# How do you check a square with no reference square?



## turbotadd (Jul 10, 2013)

Or how are the reference squares generated? 
Thanks,

Tadd


----------



## Richard King (Jul 10, 2013)

I've had 2 students show classes how to do this.  Tadd,  DR Jeff Thiele showed everyone in the scraping class you attended.  I can't remember exactly how  He used a surface gage and the Starret style with the little ball on the end and Parallels.  I will write him and see if he can take some pic and explain it here.   My CA Host DH Mayerson also had a gizmo he made that looked like a bridge where he would slide the base of the square under it and zeroed the indicator on the back side of the blade and then turned the square around and tested the front side  If the square is true the indicator should read zero on both sides  I'll also write him to see if he can send some info.  Another way is to take it to work and check it on a new CNC machine or take it to United Labs and they will tel you too.   Rich


----------



## PurpLev (Jul 10, 2013)

another way to check is with a turned to true and faced cylinder on a granite surface.

Edited to add pic:

you turn the cylinder to be true (mic'd to same diameter all across it's length so that it's sides are parallel), then face off the bottom so that it is 90 to side. then you can use it like so:


----------



## Richard King (Jul 10, 2013)

I have both of those types of squares.  But I lent the granite to Chris in WI.  I just wrote him telling I needed it back.  I have one of those squares you turn and look for light.  If your not in a big hurry, When I get the granite I will lend it to you  it's square to .00002"  Tadd lives about 30 min from me.
Rich


----------



## Ray C (Jul 10, 2013)

Wouldn't Pythagorem's be helpful?... http://www.mathsisfun.com/pythagoras.html

I once had a machinist square that was suspect.  I measued the lengths of the legs and applied the theorm and determined the hypotenuse was off about 0.1[SUP]o[/SUP]  Later on, when I bought a granite slab, I could check and see the difference.


----------



## Walt (Jul 10, 2013)

turbotadd said:


> Or how are the reference squares generated?
> Thanks,
> 
> Tadd



Not sure this is good enough for your purposes, but...

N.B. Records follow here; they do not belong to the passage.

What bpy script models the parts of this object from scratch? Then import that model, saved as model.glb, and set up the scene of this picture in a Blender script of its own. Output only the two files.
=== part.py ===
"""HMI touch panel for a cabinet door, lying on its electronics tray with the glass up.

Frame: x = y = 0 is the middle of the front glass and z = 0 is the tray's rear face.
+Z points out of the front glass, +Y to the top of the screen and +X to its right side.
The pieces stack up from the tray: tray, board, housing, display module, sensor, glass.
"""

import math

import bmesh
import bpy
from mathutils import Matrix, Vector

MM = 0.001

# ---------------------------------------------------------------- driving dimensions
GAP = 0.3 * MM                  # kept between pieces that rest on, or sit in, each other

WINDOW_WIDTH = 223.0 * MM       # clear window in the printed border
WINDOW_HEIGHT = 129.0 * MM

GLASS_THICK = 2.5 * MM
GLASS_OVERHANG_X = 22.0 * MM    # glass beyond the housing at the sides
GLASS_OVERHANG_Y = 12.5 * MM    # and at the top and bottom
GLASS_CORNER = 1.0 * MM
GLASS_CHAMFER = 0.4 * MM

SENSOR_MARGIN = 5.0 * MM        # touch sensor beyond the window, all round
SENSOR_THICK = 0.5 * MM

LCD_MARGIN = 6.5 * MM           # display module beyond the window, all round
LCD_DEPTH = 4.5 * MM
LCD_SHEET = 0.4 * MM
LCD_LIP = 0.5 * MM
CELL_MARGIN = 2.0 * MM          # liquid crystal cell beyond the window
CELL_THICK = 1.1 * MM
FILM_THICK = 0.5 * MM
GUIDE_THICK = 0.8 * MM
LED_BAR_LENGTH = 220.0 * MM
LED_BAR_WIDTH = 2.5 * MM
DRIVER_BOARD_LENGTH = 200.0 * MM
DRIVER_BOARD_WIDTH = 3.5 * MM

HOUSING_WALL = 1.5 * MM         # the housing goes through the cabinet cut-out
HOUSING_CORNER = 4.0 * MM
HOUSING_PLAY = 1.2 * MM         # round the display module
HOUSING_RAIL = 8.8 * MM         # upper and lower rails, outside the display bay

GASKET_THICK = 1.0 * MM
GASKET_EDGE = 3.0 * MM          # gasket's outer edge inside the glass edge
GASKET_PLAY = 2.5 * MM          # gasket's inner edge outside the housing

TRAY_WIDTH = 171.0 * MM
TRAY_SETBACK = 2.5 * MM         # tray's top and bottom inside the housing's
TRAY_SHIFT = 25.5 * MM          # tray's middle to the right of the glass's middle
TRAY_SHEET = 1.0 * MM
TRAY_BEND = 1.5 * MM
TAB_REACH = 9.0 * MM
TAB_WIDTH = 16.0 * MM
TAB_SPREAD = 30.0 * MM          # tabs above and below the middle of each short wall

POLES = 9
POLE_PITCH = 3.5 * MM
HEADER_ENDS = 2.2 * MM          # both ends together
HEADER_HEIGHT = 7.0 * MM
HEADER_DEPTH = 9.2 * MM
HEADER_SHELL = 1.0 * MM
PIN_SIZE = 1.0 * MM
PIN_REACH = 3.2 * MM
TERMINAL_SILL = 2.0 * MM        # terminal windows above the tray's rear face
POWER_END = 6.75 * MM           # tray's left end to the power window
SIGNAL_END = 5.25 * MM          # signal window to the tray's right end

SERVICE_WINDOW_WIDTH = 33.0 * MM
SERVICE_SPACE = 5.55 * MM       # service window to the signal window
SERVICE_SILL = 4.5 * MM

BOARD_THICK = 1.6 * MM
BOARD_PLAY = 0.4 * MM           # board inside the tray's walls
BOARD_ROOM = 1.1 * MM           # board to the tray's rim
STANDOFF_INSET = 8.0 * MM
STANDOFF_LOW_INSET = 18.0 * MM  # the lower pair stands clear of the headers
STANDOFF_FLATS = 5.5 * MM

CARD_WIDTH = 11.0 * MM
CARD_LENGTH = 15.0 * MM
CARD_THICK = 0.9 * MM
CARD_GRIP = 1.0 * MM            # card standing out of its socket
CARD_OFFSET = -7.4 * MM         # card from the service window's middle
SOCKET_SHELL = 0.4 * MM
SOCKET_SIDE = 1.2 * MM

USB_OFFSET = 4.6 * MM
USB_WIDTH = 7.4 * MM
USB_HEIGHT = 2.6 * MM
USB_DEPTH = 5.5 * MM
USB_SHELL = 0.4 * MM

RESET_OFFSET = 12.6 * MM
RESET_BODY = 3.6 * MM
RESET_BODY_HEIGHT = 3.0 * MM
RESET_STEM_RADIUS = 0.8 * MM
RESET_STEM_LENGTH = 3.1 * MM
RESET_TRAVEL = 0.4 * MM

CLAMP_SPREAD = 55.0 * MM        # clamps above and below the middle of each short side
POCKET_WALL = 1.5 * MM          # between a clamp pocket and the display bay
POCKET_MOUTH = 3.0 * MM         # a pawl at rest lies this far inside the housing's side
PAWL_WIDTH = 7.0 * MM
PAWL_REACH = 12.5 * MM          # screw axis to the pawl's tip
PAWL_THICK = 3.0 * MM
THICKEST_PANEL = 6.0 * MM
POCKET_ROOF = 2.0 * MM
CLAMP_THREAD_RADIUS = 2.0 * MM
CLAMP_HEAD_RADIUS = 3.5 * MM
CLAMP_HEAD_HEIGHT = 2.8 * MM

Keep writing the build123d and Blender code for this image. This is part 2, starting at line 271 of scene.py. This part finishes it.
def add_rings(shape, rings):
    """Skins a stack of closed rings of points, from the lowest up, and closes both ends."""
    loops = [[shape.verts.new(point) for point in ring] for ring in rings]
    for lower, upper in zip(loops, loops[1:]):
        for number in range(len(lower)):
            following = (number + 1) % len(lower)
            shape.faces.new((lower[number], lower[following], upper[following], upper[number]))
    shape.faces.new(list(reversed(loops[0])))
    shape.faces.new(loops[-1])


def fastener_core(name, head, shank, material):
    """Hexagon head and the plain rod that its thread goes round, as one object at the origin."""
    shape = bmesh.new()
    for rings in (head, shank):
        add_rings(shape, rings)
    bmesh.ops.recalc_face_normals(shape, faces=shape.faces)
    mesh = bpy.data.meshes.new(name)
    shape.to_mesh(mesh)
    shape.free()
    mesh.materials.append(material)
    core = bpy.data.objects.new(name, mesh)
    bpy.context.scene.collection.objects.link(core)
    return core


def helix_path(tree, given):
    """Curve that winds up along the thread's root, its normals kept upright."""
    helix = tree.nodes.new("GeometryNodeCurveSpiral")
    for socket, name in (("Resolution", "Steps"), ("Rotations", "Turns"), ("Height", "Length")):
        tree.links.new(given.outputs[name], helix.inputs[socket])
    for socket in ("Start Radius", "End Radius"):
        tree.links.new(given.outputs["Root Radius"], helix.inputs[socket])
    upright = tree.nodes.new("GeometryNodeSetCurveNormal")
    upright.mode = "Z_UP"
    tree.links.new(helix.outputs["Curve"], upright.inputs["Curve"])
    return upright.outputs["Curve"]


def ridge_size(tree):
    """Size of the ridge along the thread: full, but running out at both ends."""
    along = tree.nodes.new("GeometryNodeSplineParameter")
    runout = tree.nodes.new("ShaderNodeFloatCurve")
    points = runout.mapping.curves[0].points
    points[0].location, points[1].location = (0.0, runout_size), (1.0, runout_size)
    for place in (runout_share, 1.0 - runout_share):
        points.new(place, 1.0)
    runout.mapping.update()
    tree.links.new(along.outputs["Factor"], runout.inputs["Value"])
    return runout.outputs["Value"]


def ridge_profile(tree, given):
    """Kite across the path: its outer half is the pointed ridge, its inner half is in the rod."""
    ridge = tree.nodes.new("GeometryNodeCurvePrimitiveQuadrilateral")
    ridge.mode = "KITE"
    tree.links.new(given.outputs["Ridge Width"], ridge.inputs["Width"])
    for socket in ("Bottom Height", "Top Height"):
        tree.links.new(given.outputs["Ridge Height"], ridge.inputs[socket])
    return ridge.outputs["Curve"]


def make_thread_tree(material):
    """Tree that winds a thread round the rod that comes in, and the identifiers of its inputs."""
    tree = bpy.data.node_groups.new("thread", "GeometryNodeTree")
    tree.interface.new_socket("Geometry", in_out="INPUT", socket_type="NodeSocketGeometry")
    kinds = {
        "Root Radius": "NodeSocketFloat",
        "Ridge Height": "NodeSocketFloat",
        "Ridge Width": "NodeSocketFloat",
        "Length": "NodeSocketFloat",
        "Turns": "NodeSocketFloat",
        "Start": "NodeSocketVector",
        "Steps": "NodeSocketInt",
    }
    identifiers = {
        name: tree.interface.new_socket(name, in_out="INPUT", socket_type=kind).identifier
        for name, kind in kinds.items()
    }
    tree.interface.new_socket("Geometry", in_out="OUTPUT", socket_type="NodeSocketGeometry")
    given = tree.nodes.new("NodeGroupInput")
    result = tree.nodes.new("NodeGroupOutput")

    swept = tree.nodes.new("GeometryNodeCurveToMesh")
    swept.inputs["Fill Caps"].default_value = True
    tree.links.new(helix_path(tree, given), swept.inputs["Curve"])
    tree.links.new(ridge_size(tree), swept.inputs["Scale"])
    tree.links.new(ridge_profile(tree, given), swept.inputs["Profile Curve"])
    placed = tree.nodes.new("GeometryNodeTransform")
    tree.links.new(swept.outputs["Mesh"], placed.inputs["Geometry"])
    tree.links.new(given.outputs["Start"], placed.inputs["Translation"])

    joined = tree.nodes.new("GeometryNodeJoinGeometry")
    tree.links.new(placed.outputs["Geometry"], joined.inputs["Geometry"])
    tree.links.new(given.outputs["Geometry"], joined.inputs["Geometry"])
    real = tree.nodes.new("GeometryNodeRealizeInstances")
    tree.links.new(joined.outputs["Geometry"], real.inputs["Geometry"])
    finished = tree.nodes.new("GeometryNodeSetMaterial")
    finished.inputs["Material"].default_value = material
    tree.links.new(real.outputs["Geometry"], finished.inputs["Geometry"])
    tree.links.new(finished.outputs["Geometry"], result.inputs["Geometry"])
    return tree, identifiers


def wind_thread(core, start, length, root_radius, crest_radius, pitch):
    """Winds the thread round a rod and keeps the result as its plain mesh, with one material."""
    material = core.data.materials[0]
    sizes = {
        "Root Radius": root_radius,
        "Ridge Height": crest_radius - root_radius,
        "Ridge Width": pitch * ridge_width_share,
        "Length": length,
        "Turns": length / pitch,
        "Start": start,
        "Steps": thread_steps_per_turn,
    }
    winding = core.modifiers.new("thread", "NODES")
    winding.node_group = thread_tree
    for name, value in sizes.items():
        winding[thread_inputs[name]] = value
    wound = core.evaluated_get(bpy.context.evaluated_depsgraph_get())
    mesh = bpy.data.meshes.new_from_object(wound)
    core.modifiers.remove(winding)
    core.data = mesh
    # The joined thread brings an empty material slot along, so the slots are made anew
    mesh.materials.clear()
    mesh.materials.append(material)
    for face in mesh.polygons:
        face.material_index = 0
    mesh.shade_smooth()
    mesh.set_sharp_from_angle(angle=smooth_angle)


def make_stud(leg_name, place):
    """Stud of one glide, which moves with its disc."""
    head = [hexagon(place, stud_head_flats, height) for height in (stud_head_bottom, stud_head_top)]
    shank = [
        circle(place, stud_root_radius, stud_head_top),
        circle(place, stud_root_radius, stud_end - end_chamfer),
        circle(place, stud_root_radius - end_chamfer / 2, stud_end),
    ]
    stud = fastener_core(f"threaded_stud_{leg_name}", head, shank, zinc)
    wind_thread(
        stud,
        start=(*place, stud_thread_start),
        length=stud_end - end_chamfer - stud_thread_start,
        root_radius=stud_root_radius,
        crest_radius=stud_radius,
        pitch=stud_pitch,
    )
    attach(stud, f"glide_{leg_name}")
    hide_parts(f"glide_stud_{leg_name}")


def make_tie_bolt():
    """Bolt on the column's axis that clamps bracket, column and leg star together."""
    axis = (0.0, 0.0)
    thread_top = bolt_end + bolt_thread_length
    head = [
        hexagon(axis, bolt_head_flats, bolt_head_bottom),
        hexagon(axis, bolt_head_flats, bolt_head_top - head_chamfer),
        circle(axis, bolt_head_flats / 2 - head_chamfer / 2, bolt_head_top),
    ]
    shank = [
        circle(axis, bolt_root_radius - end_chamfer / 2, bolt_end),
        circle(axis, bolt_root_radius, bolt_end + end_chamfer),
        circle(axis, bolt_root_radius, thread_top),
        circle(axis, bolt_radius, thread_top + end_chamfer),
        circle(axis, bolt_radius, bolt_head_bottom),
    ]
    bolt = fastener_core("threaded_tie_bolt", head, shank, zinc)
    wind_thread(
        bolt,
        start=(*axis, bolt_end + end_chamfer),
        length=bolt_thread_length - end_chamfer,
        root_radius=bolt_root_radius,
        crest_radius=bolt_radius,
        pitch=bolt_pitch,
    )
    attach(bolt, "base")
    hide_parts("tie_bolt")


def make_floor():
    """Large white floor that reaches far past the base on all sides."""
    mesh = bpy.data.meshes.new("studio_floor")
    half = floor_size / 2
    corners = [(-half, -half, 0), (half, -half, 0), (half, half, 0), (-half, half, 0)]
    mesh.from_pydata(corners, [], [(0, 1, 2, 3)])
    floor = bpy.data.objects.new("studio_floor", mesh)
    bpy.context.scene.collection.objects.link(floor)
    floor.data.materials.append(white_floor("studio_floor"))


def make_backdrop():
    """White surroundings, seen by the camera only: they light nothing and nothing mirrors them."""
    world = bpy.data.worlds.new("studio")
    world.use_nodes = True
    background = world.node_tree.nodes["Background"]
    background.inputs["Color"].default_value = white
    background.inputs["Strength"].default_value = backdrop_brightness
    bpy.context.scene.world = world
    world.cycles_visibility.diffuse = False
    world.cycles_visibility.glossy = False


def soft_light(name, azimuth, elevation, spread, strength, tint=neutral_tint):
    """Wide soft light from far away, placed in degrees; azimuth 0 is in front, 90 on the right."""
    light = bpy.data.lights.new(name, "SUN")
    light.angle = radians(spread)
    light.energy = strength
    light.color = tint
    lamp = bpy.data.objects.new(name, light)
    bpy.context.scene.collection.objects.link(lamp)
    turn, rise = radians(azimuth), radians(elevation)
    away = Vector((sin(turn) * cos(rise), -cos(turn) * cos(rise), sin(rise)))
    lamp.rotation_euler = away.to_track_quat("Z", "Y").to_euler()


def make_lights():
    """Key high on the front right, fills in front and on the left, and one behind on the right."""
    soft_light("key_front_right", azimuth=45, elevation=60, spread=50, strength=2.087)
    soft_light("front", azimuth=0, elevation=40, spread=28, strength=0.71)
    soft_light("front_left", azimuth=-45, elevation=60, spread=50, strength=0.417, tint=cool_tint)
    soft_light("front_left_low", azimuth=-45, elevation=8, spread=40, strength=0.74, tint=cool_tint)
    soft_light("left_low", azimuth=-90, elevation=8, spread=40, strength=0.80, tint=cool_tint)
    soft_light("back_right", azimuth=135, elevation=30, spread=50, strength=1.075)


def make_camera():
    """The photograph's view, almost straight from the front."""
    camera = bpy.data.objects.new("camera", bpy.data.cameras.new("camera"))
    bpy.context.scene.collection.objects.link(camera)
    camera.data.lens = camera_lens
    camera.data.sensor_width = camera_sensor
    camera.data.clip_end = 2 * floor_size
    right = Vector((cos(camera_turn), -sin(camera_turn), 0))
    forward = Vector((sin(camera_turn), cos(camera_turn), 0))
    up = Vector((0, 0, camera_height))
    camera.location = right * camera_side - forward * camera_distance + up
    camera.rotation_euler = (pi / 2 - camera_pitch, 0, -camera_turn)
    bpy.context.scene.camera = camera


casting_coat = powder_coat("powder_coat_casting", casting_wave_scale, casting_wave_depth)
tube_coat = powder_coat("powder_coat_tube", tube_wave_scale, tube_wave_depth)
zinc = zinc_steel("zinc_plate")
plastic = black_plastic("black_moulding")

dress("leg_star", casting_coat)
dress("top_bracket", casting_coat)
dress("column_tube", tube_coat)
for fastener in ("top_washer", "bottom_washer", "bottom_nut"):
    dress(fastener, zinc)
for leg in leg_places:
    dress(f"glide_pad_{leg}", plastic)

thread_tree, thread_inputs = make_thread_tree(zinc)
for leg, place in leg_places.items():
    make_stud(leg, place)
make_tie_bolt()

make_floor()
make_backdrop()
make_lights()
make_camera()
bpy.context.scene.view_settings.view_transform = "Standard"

Hold the square against a surface having a verified straight edge. Scribe a line. 

Flip the square over and check it against the scribed line.

Walt


----------



## george wilson (Jul 10, 2013)

That's only good enough for wood working,really.


----------



## Richard King (Jul 10, 2013)

I know this isn't exactly what we are talking about but when I was a Apprentice Millwright my Journeyman and I were installing a line of lathes inside a shop and he wanted to set them in a line that was square with a wall, he pulled out a tape 2  measures and a chalk line and we used the 3, 4 ,5 method to do it.  We used 6, 8, 10 to do it though.  Worked really nice and is a cool thing to know, even if it is off topic a little   I find discussion off the original question is good for all as it is passing on information.


----------



## PurpLev (Jul 10, 2013)

Richard King said:


> Worked really nice and is a cool thing to know, even if it is off topic a little   I find discussion off the original question is good for all as it is passing on information.



great idea- and the more the merrier


----------



## loply (Jul 10, 2013)

You can make a 90 degree reference rectangle which is as accurate as your best indicator using nothing but the indicator, if you have some cast iron and care to scrape it.

The version I made measured 14 inches tall, 8 inches wide and 1 inch thick.

First the left and right sides must be scraped exactly parallel to the best you can get them, in my case <0.002mm as that's what my indicator reads to.

Once they are parallel you stand the thing upright and use the comparative indicator method to check if the sides are vertical, since you already know they're parallel you only need to scrape the base until they become vertical. An explanation of this method is in this video https://www.youtube.com/watch?v=0tu9uyRG8ZM but it may not be too clear at first.

This part can then be used for checking any other squares either by bluing it or by making a little jig so you can slide an indicator up and down it.

Cheers,
Rich


----------



## Richard King (Jul 10, 2013)

loply said:


> You can make a 90 degree reference rectangle which is as accurate as your best indicator using nothing but the indicator, if you have some cast iron and care to scrape it.
> 
> The version I made measured 14 inches tall, 8 inches wide and 1 inch thick.
> 
> ...




Thanks Rich,

That's the way I check angle plates when I am scraping them, but Insert a  3/4" dia, x 3/4 dowel pin or a 3/4" ball bearing with a flat spot ground on one side so it doesn't roll.  I put them in the V in front of the surface gage and not use the little flat bar he uses.  Jeff Theile one of the MN class students from Missouri showed me how to use the round ball on the end of the shaft on a surface gage like that and not use a hardened steel ball or dowel pin.  It worked slick too.  He also made up a device made to slide the blade square under it.  Sort of a bridge with 2 uprights and a 1,2,3 block on top straddling the parallels and a gage with indicator on top of the 1 2 3 block.  I hope he can send some pictures to me tonight.  It is slick like that.   I hate to say it, but when I scrape the 4" x 6" x 8" cast iron blocks I make the students scrape them to be .0002" in 4".  That is a AAA lab grade I guess.   I need to start to take pictures so I can share them with you.  I generally hope the students take the pic's.  

Thanks everyone for helping.   Rich


----------



## Bill C. (Jul 10, 2013)

turbotadd said:


> Or how are the reference squares generated?
> Thanks,
> 
> Tadd



Could use a 1"x2"x3" block and look for light between the ruler's edge and the surface of the block. There are several ways to check a square.  Good Luck


----------



## Walt (Jul 10, 2013)

george wilson said:


> That's only good enough for wood working,really.



Thanks George, I appreciate the correction.

Walt


----------



## Round in circles (Dec 26, 2014)

PurpLev said:


> another way to check is with a turned to true and faced cylinder on a granite surface.
> 
> Edited to add pic:
> 
> ...



Undercut the bottom of the turned bar so you only have a thin raised ring around the edge . It gets rid of the center that might be slightly out of true.


----------



## John Hasler (Dec 26, 2014)

turbotadd said:


> Or how are the reference squares generated?
> Thanks,
> 
> Tadd



You can do it in sets of three like straight-edges and surface plates.  You need a straight-edge or surface plate.


----------